Sunday, 16 July 2017

When 10 becomes 11!

It's over 5 years since I started this blog with a collection of posts on my home-build bike project: a 10-speed Cinelli Saetta. In fact, it's been over 3 years since my last post, largely because the equipment has been working well and I've been out pretending to be a cyclist instead of pretending to be a mechanic.

That is, until about a month ago. I had noticed that the right-hand shifter had started to skip occasionally, sometimes I thought it was just due to vibration or hitting a bump at the wrong moment but it had been getting worse and after a 60 mile ride of up-and-down roads on a hot day it was just too much. The lightest press on the button to change gear and the chain would jump to the smallest cog. This question on the Bicycles Stack Exchange site contains a detailed description of the problem and the likely cause. This is a Centaur 2012 10-speed lever, most likely a new lever body is required. I could have stripped it down and sent it away and/or got a replacement, perhaps, but it's a carbon lever so getting a match might have been tricky. A replacement set would make sense but Campagnolo don't make the Centaur anymore (I know the name's about to be reborn but it's not the same thing).

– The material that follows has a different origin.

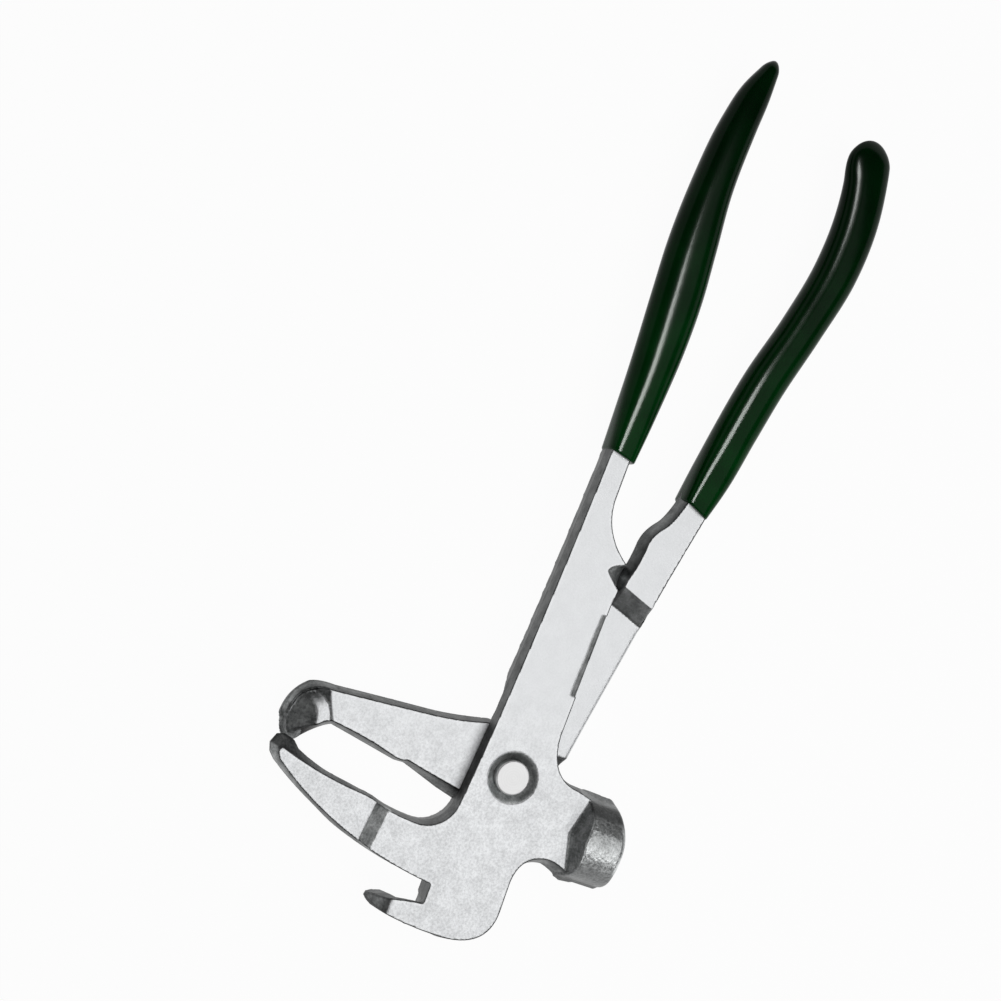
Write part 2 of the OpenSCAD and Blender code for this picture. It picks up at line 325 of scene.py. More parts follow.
# %% Front half, hammer
EDGE_R, CRISP_R = 0.03, 0.05
HAMMER_X, HAMMER_R, HAMMER_END, HAMMER_ROUND = -9.7, 11.5, -37.5, 0.8
FLANK, FLANK_LEAN, FLANK_ROUND, FLANK_SCALE = 12.5, 0.72, 0.3, 0.81
DOME_UP, DOME_HANDLE_SIDE, DOME_HOOK_SIDE, DOME_SCALE = 0.022, 0.04, 0.013, 0.85
SHOULDER_Y, V_POINT, V_SLOPE, SHOULDER_RISE, SHOULDER_SCALE = -20.7, -9.1, 0.27, 0.41, 0.9


def hammer(x, y, z):
    """A bar along Y with flanks, cut at its end by a dome and behind by the shoulder's two planes."""
    across, up = np.abs(x - HAMMER_X), np.abs(z - MID)
    radial = np.hypot(across, up)
    flank = cut((across + FLANK_LEAN * up - FLANK) * FLANK_SCALE, up - MID, FLANK_ROUND)
    bar = join(radial - HAMMER_R, flank, FLANK_ROUND)
    dome = DOME_UP * up**2 + np.where(x > HAMMER_X, DOME_HANDLE_SIDE, DOME_HOOK_SIDE) * across**2
    end = (HAMMER_END + dome - y) * DOME_SCALE
    rise = V_SLOPE * np.abs(x - V_POINT) + SHOULDER_RISE * (up - MID)
    shoulder = (y - SHOULDER_Y + rise) * SHOULDER_SCALE
    return cut(cut(bar, end, HAMMER_ROUND), shoulder, CRISP_R)


# %% Room for the rear half
SWEEP_ROOM, ROOM_ROUND = 0.3, 0.1
ARM_SIDE, ARM_SIDE_LEAN = -8.9, 0.68
LEVER_SHOULDER, LEVER_SHOULDER_LEAN = ((25, 9.4), (0.55, 0.835)), 0.5
TURNED_EDGE = ((-3.3, -15.2), (0.72, 0.70))


def swept_room(x, y, z):
    """Where the rear half moves under the front one: the boss's circle and the wedge right of it,
    whose sides lean as the arm's inner wall and the lever's shoulder do."""
    boss = np.hypot(x, y) - BOSS_R - SWEEP_ROOM
    arm_side = -(x - ARM_SIDE + ARM_SIDE_LEAN * (MID - z))
    shoulder = past(x, y, LEVER_SHOULDER) + LEVER_SHOULDER_LEAN * z * ease(y, 5, 9)
    turned_edge = -past(x, y, TURNED_EDGE)
    return np.minimum(boss, np.maximum(np.maximum(arm_side, shoulder), turned_edge))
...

Inevitably there were a number of other items due for replacement too. Although I was on only my second chain in 5-years (about 15K miles) both the chain and cassette were up for replacement. The more I looked in to it the more I felt that this was my Spinal Tap moment. Definitely not the cheapest option but a new learning curve and the only way to buy new levers that had the same multi-shift action that the 2012 Centaur shifters have.

Step 1: Chain Rings

So this is the first post in what I anticipate will be a short series as I upgrade my bike to 11-speed.

Can you run an 11-speed chain on a 10-speed chainset? Obviously the official advice is "No" from the manufacturer but the unofficial advice on the internet appears to be "yes". One thing is certain, I wasn't about to replace the cranks themselves. I have a Centaur 165mm crankset (only available in carbon) that is no longer available to buy new. I found this pretty disappointing, I don't feel like the 165 was given a proper chance as it was marketed as a special thing, not just as an option on the higher-end cranksets. I have personally found it very helpful. The good news is that I can keep using the same crank arms if I replace the chain rings. I was already using a hybrid Campy 50T outer with a TA Nerius 36T inner and was happy to see that SJS stocked the TA Nerius 11-speed equivalents.

I don't think the wear was too bad but the 50T ring (I live in the flat fens of East Anglia so I spend a lot of time on the outer ring) does look like it is beginning to show it's age. Perhaps I should have replaced the chain more often?

One quick note about removing the cranks themselves. I know there are a lot of special puller tools out there but the only special bit of kit I used was the special plug that inserts into the open end of the crank to act as a surface for the puller to push against. The carbon crank has a relatively flat service and I found it easy to use a general purpose gear puller (I have a Laser one) to remove it.

Chain Ring Bolts

Removing the crank bolts is a bit tricky because they are really soft and will be easily ruined. Yes, I did this to my cost 5 years ago when fitting the 36T. The trouble is, they came with blue thread-lock on them originally and required a fair amount of force to shift. The guide says you only need to do them up to 8Nm. I greased the threads when I put them on again (5 years ago) and have not had to touch them since so they will stay put if done up properly. As a result, I was able to undo them this time without too much difficulty: put the torx head in a vice and then use both hands to hold the crank and the chain ring bolt tool steady as you turn both to undo them. I kept the pedal in the crank as it give you something to hold on to.

New Chain Rings

Installing the new chain rings is pretty easy. The outer ring comes with a chain catcher that takes a small torx driver on the inner face and has a small hex nut on the outer face (I had to resort to my micro drivers for something that small). But, it lines up with the crank arm to stop the chain getting stuck between the arm and chain ring so you need to put this on before you put the ring on the crank; otherwise you won't be able to tighten it up very easily. (A reviewer on the SJS site says it has already fallen off - hopefully I've avoided this by tightening it up first.)

The end result, a Campagnolo Carbon 165mm crank with 50/36 11-speed TA chain rings.